Things get more interesting when you start to think about Cruxy’s other service, Mux, which lets you convert any video format to any other, for free and on the fly. The service stores the converted file only temporarily, but emails the user a link to either stream it while it’s still stored or simply download the file themselves. You can even point Mux at any YouTube video page and it will spit out a conversion for you, or Mux’s SL page will create a stream you can bring into your parcel for a day. While the technology is “definitely still beta,” there are already advanced services like Power Mux, which lets you resize and otherwise manipulate the coverted file, and Mobile Mux which lets you convert to a phone-friendly format. Other features include an API, code snippets to “Mux It” that you can install on a Web site, and an RSS feed of all the files you’ve converted. Seems like machinimators should be able to take advantage of all this in some way.
Mux will also be an open service that Freitas and Oakes say should be useful to other developers and startups. Though it is add-supported and all its services are free at the moment, the API and some premium services may eventually require fees.

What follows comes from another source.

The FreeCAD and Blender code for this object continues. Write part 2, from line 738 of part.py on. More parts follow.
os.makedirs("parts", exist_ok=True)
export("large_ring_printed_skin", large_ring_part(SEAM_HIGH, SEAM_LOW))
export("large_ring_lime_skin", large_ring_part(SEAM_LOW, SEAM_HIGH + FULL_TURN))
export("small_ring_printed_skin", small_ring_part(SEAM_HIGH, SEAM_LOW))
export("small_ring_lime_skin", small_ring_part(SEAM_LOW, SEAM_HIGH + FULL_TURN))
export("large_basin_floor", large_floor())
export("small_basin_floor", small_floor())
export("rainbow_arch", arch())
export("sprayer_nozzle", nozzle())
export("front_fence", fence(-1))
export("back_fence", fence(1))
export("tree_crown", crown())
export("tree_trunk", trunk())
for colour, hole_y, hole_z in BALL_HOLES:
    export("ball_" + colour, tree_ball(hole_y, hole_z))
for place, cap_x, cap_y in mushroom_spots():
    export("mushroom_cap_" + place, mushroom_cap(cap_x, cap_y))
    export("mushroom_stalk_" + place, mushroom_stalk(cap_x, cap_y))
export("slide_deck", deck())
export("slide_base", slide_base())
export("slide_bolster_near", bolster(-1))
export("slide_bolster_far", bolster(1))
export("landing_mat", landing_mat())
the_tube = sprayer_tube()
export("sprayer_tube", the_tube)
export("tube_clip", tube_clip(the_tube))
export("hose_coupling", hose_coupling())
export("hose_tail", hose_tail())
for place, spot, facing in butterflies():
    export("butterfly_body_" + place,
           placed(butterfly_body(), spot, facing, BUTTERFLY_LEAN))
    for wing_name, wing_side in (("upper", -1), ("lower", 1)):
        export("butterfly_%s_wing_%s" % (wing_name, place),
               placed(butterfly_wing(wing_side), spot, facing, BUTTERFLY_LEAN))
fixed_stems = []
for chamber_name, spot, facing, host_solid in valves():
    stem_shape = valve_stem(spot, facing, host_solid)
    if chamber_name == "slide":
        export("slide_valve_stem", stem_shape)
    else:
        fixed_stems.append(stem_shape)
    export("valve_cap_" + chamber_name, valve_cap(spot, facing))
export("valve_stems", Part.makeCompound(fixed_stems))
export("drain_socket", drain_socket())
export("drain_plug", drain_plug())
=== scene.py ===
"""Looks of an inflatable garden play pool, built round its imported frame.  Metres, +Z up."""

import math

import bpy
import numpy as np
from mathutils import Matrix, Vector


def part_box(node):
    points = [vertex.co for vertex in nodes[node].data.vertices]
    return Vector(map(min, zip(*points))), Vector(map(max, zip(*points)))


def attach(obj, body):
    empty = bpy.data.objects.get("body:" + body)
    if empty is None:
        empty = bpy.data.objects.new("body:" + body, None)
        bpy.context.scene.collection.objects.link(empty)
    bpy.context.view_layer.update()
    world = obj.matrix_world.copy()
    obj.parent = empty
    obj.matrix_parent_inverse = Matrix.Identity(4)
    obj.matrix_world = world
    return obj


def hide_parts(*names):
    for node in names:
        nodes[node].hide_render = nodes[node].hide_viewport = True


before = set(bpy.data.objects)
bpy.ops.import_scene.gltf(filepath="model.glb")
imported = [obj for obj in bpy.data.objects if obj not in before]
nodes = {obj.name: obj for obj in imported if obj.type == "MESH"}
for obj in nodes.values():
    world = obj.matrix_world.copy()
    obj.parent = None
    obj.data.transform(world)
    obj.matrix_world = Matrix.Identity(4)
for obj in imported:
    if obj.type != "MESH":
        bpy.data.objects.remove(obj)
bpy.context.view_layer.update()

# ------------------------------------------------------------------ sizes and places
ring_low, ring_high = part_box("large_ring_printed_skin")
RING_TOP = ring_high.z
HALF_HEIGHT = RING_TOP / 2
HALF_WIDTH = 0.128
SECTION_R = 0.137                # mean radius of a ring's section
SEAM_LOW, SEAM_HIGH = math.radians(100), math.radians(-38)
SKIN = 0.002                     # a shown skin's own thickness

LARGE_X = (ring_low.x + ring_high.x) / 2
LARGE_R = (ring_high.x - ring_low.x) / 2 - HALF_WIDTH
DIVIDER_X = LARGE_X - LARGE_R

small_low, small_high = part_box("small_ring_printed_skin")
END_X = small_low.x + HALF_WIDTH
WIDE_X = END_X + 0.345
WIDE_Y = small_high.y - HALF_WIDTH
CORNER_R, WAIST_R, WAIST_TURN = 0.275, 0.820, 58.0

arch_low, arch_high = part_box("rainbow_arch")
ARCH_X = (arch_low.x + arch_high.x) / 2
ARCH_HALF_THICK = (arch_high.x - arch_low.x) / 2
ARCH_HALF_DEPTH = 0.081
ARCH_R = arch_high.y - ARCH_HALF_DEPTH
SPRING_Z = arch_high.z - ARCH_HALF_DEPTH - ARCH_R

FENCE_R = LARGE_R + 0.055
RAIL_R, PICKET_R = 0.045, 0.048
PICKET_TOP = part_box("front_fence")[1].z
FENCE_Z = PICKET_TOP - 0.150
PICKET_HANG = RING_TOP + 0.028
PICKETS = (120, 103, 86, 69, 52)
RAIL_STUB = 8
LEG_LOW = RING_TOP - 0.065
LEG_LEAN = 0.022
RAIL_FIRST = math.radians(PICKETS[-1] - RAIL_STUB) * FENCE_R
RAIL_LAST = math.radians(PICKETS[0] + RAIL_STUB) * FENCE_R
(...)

Where SL is concerned, Freitas and Oakes are thinking of “the idea of music as fashion, that you could adorn your avatar with your favorite music, rather than it being about a parcel media stream,” Oakes says (even though it essentially works the same way). One cool upcoming feature Cruxy is working on is the ability to “squirt” a track or a playlist to another avatar, instead of having to copy over a URL or give them a new object, making Cruxy players something like a virtual bluetooth-enabled iPod. The over-arching goal is to create “ways for people to be entertained and interact with each other around media,” Oakes says.
While there are about 40 filmmakers, a couple of hundred bands, and something like 500 smaller independent artists on Cruxy at the moment, there are only a handful of SL musicians. Most of the ones Freitas and Oakes have contacted only want to play live in SL, rather than provide recordings for download and/or purchase, but they are hoping to recruit more.
The pair started developing Cruxy around the beginning of 2006, after having sold a former startup to Palm in 2001. Freitas is also an “old VRML-head,” oddly (oddly because he’s only 31). When worlds like SL and There.com started popping up, he was skeptical at first, he says, but is now very interested in seeing how they can be used to promote the kind of independent media-makers found on Cruxy.